And there are two ways in which Moon is seeking a path out of this dilemma. After initial hesitation, he responded to Kim’s invitation for a summit. The meeting went well and others followed, but the limited power of the two Koreas to achieve much under the shadow of the United States suggests that the extravagant hope of observers such as David Kang that their initial summit “will be more important than any meeting between Kim and U.S. President Donald Trump” is fanciful.34 Moon is also seeking to be an intermediary between Washington and Pyongyang, but this pretension is becoming increasingly hollow despite much wishful thinking in South Korea, illustrated particularly by the liberal newspaper Hankyoreh.35
The Racist Trope of the Fiendishly Clever Oriental
It is quite common to describe Kim, along with his father and grandfather before him, as fiendishly clever, in the way that “devious Orientals” are often portrayed in supposed contradistinction to Westerners, who are portrayed as forthright and honest. As Bruce Cumings, among others, has pointed out, “cunning and shrewd are standard adjectives in stereotypes of Asians.”36 There are many variations on the theme and an extensive literature going back hundreds of years.
The North Korean negotiating team is much more experienced, disciplined, and focused than its U.S. counterpart. For instance, Kim Myong-gil, the current lead negotiator, has worked on negotiations with the United States since the Agreed Framework talks in the early 1990s and lives in New York, working at the DPRK mission to the United Nations. There is no one on the U.S. side that comes near to matching his experience. Nevertheless, the strategy is not devilishly cunning. For one thing, there are not many options for a small country trying to defend itself against the belligerent U.S. behemoth. Foreign analysts often construct fanciful justifications to explain away what is, essentially, a fairly obvious response to imperialist aggression. However, Pyongyang can make some choices and there are a number of ways in which it could do better. It could improve its communications. As Harold Pinter has pointed out, the “United States is without doubt the greatest show on the road” when it comes to propaganda, and while North Korea does not have the resources and power to match, it need not be as inept as it is.37 It could, for example, make better use of the UN Charter; the United States may be able to bully and bribe the United Nations as an institution but it cannot do so with the founding document. The Charter may be continually broached, but it is clear that North Korea is broadly compliant and the United States frequently in violation—a point that should be forcefully reiterated, preferably in liaison with countries in a similar position.38
Denuclearization: The Confucian Albatross
The main problem with North Korea’s diplomatic strategy, and one for which lack of power and resources is no excuse, is the centrality of the term denuclearization. What North Korea wants is peaceful coexistence with the United States. It needs, as it has frequently stated, the United States to drop its hostility policy, cease economic and diplomatic warfare, remove the military threat, live in regular diplomatic and economic intercourse with the DPRK, and recognize, as a member of the United Nations should, its legitimacy and sovereignty. Denuclearization does not address any of these issues but rather diverts attention from them.
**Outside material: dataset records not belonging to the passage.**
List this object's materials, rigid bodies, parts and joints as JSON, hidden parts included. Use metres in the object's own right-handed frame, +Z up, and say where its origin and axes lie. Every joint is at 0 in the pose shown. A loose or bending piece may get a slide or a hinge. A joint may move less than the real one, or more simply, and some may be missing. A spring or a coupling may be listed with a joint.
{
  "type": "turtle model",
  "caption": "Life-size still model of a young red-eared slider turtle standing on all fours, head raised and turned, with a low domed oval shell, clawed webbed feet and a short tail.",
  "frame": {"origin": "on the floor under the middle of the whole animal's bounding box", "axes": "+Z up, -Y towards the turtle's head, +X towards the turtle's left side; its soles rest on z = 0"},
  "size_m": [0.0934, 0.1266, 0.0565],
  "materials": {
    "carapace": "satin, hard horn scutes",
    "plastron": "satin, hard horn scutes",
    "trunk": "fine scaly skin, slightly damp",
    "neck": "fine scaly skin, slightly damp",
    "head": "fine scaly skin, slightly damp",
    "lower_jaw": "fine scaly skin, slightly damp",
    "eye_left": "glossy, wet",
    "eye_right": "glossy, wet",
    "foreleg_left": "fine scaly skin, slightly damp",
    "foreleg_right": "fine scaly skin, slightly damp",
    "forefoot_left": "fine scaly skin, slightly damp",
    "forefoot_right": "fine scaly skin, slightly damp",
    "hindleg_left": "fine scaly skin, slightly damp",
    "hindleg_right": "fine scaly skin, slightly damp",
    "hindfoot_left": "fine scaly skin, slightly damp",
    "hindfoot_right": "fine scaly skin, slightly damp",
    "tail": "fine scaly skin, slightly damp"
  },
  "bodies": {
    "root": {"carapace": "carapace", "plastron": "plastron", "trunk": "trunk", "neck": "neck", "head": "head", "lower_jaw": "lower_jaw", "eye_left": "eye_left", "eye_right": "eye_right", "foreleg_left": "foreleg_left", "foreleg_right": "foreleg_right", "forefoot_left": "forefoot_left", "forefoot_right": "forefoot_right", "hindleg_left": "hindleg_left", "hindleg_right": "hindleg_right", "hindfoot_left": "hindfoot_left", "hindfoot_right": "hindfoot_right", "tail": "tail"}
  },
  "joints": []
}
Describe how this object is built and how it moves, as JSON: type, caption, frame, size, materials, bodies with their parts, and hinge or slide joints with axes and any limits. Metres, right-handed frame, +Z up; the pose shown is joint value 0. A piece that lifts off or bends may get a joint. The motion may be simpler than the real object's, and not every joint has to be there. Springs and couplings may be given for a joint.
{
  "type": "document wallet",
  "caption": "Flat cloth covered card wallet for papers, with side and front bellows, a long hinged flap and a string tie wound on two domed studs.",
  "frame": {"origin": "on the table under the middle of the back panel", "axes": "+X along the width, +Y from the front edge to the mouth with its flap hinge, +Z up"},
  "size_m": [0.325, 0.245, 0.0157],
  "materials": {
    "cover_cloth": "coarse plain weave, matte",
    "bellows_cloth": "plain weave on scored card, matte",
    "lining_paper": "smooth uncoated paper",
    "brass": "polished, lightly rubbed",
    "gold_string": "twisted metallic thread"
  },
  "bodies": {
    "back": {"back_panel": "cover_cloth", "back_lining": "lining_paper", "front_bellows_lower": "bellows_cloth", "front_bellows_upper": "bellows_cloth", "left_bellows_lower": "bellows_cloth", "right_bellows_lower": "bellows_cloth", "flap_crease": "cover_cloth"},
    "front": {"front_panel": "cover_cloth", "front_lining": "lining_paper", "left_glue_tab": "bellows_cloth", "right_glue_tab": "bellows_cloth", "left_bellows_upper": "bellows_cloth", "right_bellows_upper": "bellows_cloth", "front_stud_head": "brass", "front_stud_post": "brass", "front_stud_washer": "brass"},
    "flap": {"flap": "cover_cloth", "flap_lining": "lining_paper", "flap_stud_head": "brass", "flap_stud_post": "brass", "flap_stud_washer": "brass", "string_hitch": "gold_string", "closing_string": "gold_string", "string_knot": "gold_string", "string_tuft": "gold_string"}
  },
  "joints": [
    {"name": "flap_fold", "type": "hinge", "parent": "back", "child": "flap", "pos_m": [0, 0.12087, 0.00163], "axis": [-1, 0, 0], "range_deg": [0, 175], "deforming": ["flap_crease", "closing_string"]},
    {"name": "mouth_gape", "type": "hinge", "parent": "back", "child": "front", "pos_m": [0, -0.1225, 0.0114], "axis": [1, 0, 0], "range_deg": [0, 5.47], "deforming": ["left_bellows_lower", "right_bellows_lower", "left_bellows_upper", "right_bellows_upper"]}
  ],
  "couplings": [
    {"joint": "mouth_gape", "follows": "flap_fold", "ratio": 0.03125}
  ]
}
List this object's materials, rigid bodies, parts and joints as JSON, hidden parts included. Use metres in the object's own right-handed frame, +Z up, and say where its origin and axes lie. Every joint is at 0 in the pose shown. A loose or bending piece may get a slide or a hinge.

Denuclearization plays into U.S. hands because however much North Korea might talk about “denuclearization of the Korean peninsula,” of turning the Korean peninsula “into a land of peace free from nuclear weapons and nuclear threats,” and indeed of bilateral or global disarmament, the United States has a much louder megaphone.39 However many times North Korea may reiterate that it will not countenance unilateral disarmament, for most people that is what the negotiations are all about.40
The North Korean proposal for denuclearization of the Korean peninsula is confusingly vague, at least in public discourse. Does it just cover land-based weapons or also those of the sea? If so, how far away? Does it include the U.S. nuclear umbrella?41 Moreover, does a geographical limit make any sense in a world where nuclear weapons have been a strategic weapon to be delivered from a great distance and, since the 1960s, from the U.S. mainland itself? Here, the denuclearization of the Korean peninsula suffers from the same yawning fallacy as proposals for a Northeast Asia Nuclear Weapon Free Zone: if the major nuclear power involved, the United States, can strike targets within the zone from anywhere in the world, then the nuclear-free zone offers no protection.42
The North Korean emphasis on nuclear weapons is also misplaced. If the United States does invade North Korea, it will be by using what is now the standard procedure—U.S. airpower, local ground troops, and special forces for decapitation and asset seizure—not nuclear weapons, which are primarily a deterrent or, if used aggressively, would be employed only against large, indigestible countries such as Russia and China.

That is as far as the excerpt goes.